THE TASK
Reproduce exactly the lines from the one containing "translate([0, 0, cap_len" down to the one containing "obj.matrix_parent_inverse = Matrix.Identity(4)", including both of those lines, and nothing else.

ENTRIES SUPPLIED
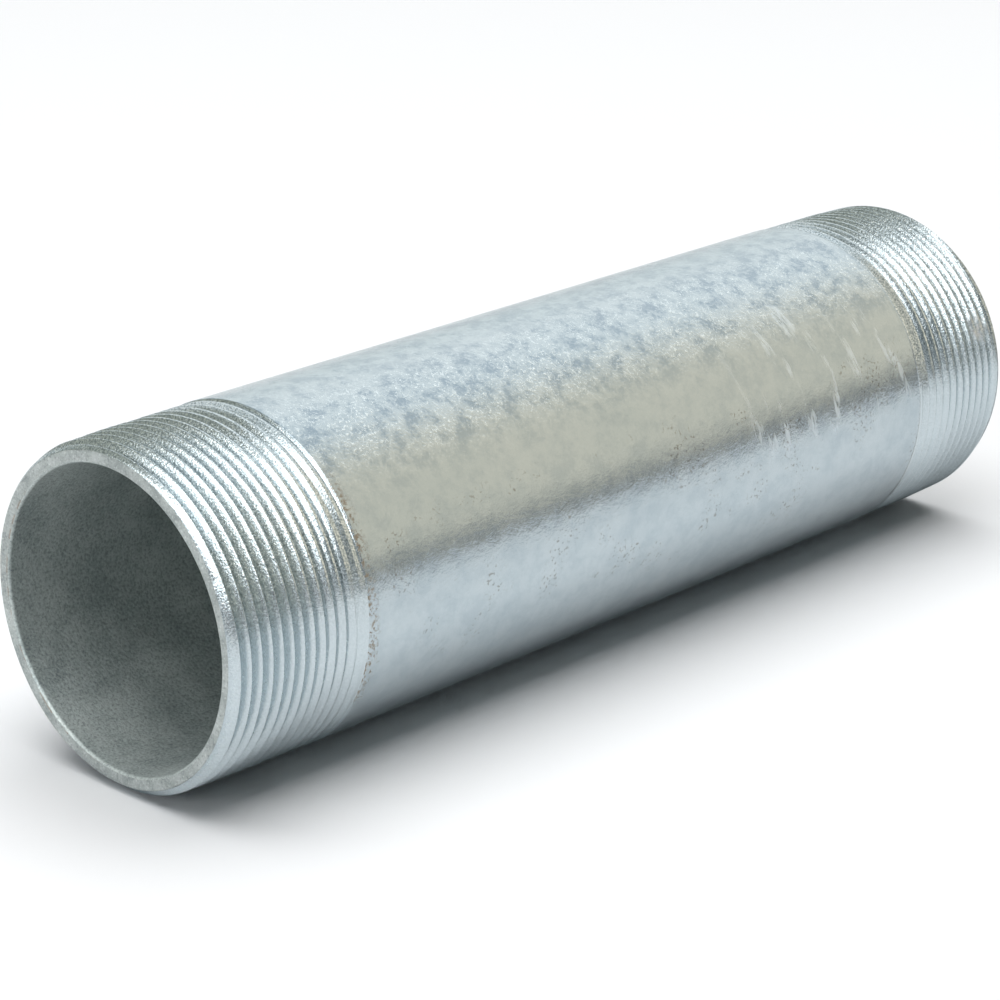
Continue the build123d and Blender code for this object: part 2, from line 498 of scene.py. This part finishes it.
...
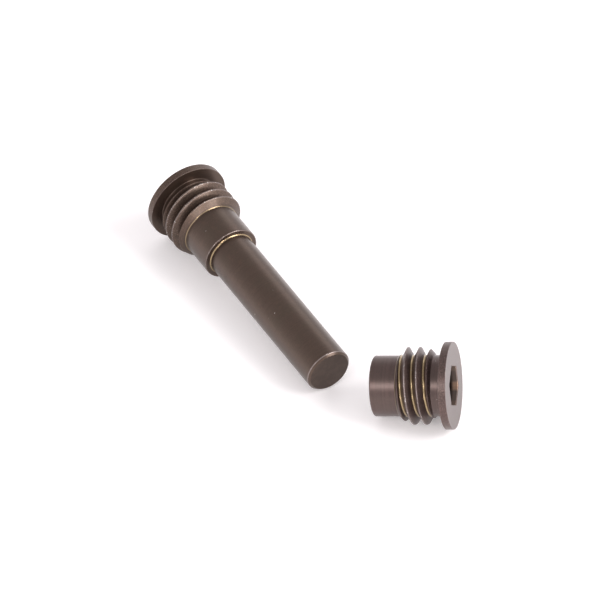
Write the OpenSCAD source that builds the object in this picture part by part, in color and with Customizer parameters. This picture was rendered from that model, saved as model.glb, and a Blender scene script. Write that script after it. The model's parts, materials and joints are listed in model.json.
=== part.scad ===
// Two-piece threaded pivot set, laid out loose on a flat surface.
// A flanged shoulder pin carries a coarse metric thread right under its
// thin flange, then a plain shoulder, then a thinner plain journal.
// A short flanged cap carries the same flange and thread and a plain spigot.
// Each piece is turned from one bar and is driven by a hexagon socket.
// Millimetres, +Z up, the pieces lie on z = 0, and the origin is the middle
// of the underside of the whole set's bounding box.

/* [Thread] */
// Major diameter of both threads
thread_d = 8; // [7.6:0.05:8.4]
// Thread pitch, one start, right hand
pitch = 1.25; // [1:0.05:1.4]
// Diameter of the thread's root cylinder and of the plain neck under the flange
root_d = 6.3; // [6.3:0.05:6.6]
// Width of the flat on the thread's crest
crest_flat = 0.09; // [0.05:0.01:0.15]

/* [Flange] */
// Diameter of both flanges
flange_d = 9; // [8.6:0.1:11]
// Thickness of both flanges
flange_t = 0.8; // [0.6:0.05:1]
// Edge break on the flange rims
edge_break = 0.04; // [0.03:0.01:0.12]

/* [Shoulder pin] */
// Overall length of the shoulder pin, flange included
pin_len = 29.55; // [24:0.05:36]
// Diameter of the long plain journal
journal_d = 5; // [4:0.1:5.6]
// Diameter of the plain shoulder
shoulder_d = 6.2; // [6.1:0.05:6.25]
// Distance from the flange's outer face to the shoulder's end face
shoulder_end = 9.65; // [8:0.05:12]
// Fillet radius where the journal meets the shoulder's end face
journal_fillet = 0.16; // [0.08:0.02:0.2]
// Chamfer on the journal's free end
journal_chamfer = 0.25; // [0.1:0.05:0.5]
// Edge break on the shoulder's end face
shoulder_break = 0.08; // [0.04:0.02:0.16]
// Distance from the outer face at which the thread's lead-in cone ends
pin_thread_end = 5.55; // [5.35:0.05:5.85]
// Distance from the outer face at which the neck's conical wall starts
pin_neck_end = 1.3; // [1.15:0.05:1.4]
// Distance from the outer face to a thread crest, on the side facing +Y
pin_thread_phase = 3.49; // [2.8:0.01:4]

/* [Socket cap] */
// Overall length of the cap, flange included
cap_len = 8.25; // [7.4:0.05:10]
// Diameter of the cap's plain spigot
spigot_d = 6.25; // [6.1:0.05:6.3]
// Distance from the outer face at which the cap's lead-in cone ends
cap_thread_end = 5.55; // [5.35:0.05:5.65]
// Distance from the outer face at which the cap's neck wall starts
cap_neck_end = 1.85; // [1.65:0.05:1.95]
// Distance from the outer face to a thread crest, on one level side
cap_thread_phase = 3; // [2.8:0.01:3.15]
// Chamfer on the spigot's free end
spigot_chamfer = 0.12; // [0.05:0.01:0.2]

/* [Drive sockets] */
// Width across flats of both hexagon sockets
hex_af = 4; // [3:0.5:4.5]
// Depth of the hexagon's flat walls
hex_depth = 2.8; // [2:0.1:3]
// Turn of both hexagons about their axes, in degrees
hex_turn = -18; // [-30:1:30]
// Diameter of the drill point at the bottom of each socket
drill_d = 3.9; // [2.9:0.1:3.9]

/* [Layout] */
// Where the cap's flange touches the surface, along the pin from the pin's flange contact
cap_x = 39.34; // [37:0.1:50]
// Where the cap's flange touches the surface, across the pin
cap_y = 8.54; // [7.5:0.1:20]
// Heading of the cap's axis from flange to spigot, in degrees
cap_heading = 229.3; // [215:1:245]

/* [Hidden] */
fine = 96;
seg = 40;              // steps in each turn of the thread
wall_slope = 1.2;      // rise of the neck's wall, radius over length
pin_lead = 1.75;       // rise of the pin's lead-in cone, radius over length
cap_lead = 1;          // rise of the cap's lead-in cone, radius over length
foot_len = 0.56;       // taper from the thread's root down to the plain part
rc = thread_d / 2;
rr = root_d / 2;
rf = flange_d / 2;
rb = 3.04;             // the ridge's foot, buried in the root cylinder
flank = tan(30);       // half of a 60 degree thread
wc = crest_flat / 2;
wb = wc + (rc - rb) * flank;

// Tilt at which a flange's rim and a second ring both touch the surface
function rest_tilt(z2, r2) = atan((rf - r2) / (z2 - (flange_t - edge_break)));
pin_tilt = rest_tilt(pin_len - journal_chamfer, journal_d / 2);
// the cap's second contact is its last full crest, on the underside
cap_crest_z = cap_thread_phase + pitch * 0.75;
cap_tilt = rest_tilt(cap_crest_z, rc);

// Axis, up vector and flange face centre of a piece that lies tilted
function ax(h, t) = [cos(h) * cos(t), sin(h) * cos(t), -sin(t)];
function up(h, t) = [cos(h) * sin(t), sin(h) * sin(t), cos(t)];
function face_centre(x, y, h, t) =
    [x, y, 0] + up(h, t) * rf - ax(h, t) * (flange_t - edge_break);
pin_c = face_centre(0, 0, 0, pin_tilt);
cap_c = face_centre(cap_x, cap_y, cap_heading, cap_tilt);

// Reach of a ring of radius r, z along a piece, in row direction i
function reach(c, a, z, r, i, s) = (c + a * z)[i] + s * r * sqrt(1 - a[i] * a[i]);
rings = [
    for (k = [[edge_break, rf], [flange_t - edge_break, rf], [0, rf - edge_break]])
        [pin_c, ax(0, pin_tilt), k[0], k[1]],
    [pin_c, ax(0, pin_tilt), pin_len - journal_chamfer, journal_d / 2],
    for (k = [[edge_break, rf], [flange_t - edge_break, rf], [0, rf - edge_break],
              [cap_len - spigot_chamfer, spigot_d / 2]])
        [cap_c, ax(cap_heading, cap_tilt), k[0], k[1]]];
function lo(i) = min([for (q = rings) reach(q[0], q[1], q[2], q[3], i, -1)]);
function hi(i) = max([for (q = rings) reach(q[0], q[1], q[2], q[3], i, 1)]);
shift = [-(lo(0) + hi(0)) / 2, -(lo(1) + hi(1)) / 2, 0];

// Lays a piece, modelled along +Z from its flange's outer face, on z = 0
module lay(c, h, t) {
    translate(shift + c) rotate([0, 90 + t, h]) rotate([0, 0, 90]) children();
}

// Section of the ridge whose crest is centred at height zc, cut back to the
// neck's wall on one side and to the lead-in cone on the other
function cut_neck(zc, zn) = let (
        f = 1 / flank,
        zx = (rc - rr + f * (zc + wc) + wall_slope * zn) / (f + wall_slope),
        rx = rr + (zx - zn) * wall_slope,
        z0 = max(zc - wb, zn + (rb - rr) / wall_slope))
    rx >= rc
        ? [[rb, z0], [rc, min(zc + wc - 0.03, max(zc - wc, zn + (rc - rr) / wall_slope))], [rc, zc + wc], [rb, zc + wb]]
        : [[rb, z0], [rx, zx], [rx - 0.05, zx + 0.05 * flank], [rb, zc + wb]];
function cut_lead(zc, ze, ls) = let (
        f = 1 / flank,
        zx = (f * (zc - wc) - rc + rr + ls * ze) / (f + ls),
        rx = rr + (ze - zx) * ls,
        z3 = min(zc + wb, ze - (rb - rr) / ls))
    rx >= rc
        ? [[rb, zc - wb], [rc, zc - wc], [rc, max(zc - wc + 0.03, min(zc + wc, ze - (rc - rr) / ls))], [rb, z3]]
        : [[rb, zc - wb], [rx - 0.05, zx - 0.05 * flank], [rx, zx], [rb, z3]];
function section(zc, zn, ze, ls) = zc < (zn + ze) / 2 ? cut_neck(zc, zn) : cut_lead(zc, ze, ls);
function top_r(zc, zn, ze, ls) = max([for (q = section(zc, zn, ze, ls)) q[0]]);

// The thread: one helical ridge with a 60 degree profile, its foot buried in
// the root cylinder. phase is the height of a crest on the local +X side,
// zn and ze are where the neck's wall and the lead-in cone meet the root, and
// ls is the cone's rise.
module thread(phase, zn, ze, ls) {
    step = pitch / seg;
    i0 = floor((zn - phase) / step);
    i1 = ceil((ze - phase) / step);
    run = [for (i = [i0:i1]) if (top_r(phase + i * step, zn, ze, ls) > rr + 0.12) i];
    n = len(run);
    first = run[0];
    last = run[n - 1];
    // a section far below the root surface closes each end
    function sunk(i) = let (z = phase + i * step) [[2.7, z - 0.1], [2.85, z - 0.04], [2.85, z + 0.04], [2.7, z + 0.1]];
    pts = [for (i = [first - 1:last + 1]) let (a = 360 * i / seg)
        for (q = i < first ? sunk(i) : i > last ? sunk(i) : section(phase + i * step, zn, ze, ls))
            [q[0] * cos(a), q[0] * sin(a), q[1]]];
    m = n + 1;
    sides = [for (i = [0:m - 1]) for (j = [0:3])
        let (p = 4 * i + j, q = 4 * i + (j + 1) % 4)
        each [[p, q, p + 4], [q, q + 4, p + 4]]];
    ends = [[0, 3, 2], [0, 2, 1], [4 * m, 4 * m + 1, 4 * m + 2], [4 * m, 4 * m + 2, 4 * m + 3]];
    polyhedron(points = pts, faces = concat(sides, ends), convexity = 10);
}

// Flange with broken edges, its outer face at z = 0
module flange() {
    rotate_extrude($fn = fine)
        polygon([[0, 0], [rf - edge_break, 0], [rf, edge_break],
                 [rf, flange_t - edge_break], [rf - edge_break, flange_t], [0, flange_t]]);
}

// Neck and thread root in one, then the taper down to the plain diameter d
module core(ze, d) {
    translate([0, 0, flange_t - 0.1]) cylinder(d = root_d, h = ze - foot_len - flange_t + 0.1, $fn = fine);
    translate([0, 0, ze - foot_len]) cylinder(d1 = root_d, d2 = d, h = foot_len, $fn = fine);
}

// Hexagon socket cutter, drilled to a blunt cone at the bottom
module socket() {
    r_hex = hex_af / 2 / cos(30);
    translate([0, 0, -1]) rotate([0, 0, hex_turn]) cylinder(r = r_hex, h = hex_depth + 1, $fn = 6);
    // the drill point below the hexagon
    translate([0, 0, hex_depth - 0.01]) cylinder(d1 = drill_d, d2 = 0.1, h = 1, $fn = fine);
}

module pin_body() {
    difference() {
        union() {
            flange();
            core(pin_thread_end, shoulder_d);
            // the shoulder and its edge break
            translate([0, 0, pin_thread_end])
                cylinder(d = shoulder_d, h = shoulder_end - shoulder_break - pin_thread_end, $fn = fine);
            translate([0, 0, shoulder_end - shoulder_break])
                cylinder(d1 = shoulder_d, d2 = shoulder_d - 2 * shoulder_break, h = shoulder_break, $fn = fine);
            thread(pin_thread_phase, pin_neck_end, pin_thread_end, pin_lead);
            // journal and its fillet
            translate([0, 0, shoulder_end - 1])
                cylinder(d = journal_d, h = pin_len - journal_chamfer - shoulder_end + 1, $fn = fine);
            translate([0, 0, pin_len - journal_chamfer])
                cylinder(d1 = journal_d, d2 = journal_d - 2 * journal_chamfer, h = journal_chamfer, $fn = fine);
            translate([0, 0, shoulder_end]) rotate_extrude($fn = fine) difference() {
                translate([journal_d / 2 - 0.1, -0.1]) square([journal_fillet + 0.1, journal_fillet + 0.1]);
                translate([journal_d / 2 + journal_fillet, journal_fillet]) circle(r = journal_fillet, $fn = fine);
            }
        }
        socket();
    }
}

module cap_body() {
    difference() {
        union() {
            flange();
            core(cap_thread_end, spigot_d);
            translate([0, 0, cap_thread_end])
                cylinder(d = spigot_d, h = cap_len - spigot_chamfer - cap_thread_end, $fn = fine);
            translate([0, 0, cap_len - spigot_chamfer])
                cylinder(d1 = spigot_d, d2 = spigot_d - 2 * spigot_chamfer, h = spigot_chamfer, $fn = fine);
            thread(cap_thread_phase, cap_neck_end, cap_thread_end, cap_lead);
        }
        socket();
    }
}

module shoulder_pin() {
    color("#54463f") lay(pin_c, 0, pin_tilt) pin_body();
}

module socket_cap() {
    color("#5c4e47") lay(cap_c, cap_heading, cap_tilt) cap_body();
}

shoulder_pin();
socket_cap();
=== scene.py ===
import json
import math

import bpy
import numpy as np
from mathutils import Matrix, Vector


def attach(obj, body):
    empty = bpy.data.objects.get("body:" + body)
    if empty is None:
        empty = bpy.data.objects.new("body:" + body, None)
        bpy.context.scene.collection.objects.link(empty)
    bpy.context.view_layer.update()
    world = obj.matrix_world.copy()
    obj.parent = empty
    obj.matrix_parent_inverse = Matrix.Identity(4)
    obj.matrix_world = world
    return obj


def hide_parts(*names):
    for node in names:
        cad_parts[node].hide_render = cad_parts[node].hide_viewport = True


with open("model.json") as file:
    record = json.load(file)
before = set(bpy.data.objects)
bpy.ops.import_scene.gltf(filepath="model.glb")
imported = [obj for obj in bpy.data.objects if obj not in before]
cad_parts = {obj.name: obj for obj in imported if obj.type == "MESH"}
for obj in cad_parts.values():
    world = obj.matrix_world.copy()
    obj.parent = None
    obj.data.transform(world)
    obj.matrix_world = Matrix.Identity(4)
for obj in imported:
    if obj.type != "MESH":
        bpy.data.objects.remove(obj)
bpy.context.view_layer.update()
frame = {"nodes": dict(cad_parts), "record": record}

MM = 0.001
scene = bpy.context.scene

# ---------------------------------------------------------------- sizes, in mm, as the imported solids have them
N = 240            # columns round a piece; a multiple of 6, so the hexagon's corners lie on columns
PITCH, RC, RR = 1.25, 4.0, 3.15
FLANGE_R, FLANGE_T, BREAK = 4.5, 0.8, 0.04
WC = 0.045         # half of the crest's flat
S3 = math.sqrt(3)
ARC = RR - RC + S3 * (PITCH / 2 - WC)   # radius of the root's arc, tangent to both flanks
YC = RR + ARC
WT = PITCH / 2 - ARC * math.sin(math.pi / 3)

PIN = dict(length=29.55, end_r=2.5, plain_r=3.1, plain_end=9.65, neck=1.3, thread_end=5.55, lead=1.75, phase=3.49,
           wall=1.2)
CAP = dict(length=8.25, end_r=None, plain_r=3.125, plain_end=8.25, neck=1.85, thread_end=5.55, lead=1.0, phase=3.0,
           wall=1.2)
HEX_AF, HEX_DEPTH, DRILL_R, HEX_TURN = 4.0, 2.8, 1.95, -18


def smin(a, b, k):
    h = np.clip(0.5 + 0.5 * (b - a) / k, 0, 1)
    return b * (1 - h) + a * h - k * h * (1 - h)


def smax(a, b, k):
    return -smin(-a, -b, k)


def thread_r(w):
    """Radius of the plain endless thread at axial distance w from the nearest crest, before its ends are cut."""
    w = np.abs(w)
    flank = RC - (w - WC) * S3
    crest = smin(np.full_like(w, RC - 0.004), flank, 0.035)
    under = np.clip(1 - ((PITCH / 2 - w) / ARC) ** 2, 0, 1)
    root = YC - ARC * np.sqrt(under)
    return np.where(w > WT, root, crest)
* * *
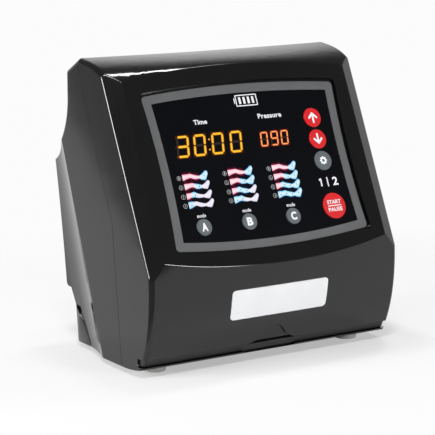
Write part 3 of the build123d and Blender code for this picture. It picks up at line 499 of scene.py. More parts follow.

RESPONSE FOR THIS EXERCISE
            translate([0, 0, cap_len - spigot_chamfer])
                cylinder(d1 = spigot_d, d2 = spigot_d - 2 * spigot_chamfer, h = spigot_chamfer, $fn = fine);
            thread(cap_thread_phase, cap_neck_end, cap_thread_end, cap_lead);
        }
        socket();
    }
}

module shoulder_pin() {
    color("#54463f") lay(pin_c, 0, pin_tilt) pin_body();
}

module socket_cap() {
    color("#5c4e47") lay(cap_c, cap_heading, cap_tilt) cap_body();
}

shoulder_pin();
socket_cap();
=== scene.py ===
import json
import math

import bpy
import numpy as np
from mathutils import Matrix, Vector


def attach(obj, body):
    empty = bpy.data.objects.get("body:" + body)
    if empty is None:
        empty = bpy.data.objects.new("body:" + body, None)
        bpy.context.scene.collection.objects.link(empty)
    bpy.context.view_layer.update()
    world = obj.matrix_world.copy()
    obj.parent = empty
    obj.matrix_parent_inverse = Matrix.Identity(4)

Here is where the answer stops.